Only the lines from the one holding "make_dish_bracket(zinc)" through the one holding "if empty is" are to be retyped, exactly as they appear, with both boundary lines included.

::: Dataset entries :::

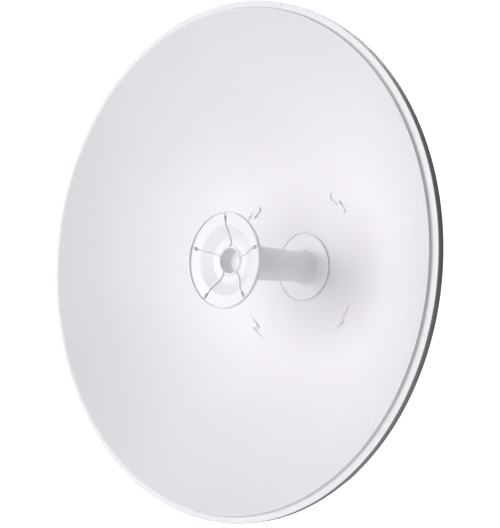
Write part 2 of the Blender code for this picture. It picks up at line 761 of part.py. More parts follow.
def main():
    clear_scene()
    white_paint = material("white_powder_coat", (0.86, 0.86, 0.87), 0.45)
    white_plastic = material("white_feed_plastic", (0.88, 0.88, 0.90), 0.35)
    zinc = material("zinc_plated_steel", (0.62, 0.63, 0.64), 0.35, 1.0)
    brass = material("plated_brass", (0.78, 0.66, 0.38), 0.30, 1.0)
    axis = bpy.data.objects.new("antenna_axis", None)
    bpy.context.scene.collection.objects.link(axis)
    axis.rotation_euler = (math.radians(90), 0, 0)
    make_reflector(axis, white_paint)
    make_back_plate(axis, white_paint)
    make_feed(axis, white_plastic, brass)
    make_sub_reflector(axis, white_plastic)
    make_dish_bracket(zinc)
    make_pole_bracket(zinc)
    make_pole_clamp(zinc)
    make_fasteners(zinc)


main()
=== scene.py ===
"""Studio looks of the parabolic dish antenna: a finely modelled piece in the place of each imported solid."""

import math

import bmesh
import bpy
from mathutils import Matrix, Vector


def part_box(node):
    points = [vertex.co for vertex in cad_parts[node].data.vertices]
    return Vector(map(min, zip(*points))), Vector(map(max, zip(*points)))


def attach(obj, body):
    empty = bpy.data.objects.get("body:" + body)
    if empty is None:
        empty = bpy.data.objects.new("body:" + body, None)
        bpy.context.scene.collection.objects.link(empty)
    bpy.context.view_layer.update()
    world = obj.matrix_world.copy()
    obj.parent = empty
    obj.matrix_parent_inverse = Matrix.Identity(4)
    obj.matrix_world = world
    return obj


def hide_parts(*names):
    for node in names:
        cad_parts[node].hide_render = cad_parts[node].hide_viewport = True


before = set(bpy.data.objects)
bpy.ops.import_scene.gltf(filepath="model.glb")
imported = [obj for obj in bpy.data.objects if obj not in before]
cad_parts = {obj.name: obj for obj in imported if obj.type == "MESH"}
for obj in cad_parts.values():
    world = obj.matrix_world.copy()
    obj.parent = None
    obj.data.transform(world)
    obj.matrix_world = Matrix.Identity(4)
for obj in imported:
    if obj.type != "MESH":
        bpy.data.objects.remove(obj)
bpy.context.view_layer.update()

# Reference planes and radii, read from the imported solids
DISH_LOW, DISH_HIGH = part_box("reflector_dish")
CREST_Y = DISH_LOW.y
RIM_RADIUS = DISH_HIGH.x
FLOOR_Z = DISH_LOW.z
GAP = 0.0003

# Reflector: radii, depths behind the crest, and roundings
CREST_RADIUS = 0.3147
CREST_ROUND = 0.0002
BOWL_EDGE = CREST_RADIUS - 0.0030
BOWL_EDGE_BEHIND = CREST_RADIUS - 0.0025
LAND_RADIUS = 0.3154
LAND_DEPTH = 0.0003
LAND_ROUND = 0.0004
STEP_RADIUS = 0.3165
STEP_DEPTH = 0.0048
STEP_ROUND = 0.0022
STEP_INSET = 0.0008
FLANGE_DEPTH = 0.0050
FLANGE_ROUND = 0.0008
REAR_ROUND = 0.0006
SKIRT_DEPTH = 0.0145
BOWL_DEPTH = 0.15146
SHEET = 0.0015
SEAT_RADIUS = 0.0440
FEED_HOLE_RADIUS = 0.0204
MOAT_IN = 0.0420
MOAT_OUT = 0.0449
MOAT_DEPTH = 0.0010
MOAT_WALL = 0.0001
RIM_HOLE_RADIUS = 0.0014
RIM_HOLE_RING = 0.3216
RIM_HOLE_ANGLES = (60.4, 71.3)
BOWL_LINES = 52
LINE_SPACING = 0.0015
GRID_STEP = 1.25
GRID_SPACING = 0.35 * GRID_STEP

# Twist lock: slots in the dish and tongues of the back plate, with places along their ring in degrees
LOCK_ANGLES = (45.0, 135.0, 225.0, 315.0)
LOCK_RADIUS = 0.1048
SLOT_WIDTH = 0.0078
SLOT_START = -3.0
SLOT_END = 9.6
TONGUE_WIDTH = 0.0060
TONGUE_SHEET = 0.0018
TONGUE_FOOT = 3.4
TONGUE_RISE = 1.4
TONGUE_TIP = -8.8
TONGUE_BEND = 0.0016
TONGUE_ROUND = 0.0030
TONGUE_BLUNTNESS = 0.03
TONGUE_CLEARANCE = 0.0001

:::
::: Dataset entries :::

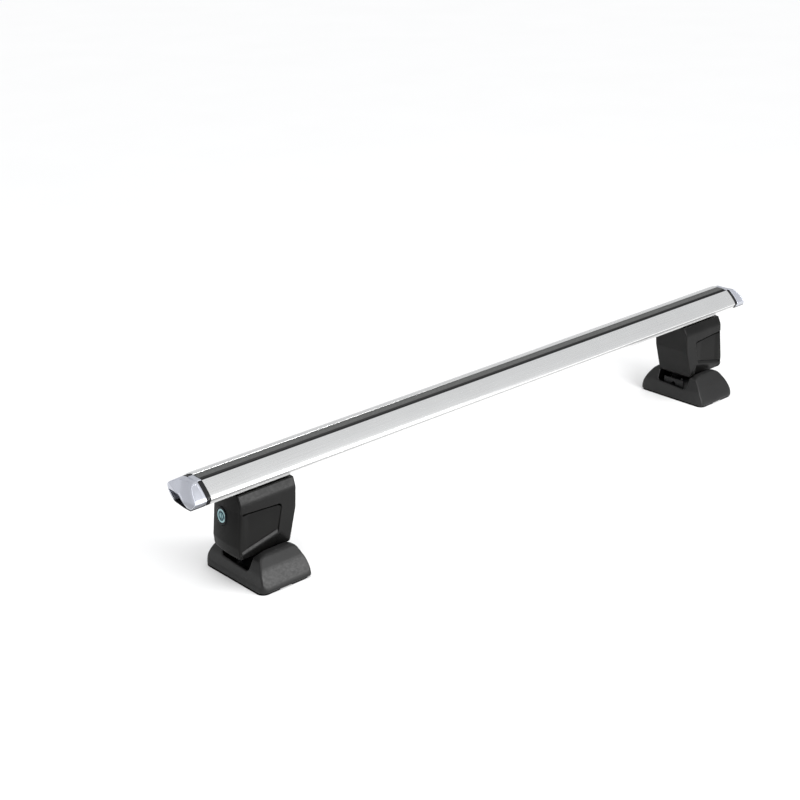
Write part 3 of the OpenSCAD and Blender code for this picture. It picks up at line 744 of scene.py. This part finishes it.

:::

- _The answer_:
    make_dish_bracket(zinc)
    make_pole_bracket(zinc)
    make_pole_clamp(zinc)
    make_fasteners(zinc)


main()
=== scene.py ===
"""Studio looks of the parabolic dish antenna: a finely modelled piece in the place of each imported solid."""

import math

import bmesh
import bpy
from mathutils import Matrix, Vector


def part_box(node):
    points = [vertex.co for vertex in cad_parts[node].data.vertices]
    return Vector(map(min, zip(*points))), Vector(map(max, zip(*points)))


def attach(obj, body):
    empty = bpy.data.objects.get("body:" + body)
    if empty is None:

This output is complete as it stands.